Although several centuries had passed since the Jewish Scriptures were written, the presentation of astronomical and philosophical principles by means of the zodiac had not changed. Paul was a Jew, and he was familiar with the Jewish Kabbalah and the science of allegories. It is hardly possible to understand the Old Testament, or the New, without some knowledge of the Jewish Kabbalah, the codebook of symbology. From it one learns the esoteric meaning of the first ten numbers, the twenty-two letters of the Hebrew alphabet, the geometrical triangle, the square, and the circle -- also the esoteric lore contained in the zodiac -- and these are the elements which help one to solve some of the riddles of the Old Testament. Hidden indeed is the meaning of the stories in the Old Testament, even when they are translated into the terms of the zodiac.

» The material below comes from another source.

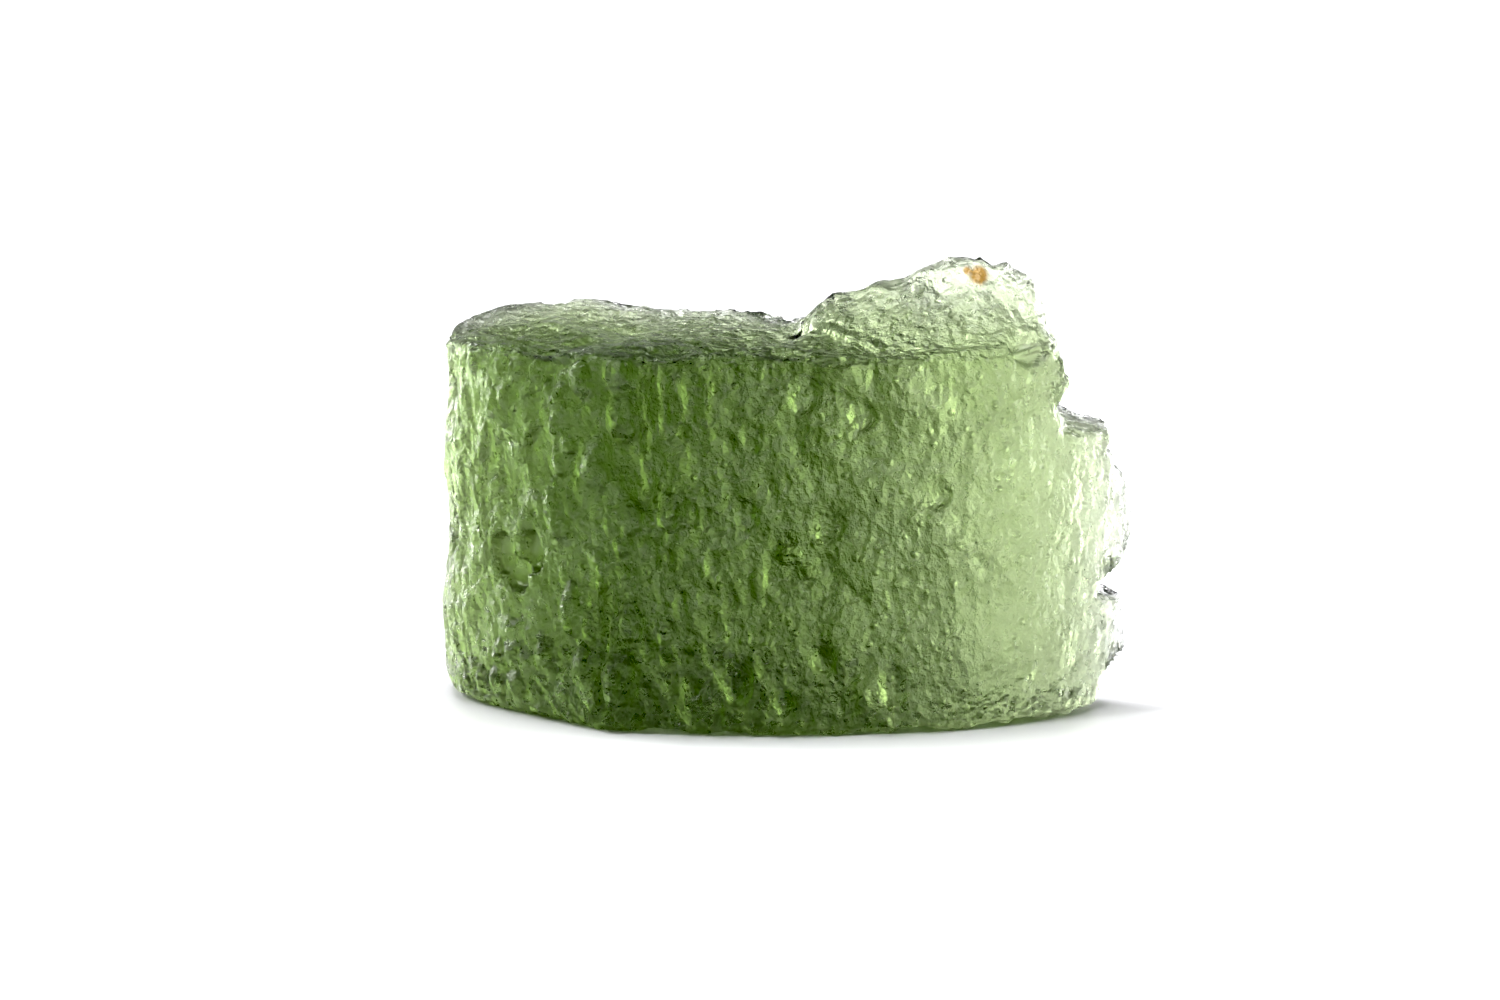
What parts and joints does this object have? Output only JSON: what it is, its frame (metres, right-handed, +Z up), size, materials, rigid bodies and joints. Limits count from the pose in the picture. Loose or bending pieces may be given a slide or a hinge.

Why are the truths of nature so concealed? As Paul wrote in his first letter to the Corinthians, "We speak the wisdom of God in mystery!" To hide the truth, of course, does not change the truth. The sun still shines upon the world as it always has, and always will until the end of its own cycle. It remains the life-giver, supplying the vital energy to every atom, and giving to every human being the power to realize his full potential. We must keep aware of the supreme place of the sun in our lives, in order better to open the way to a greater realization of the truth.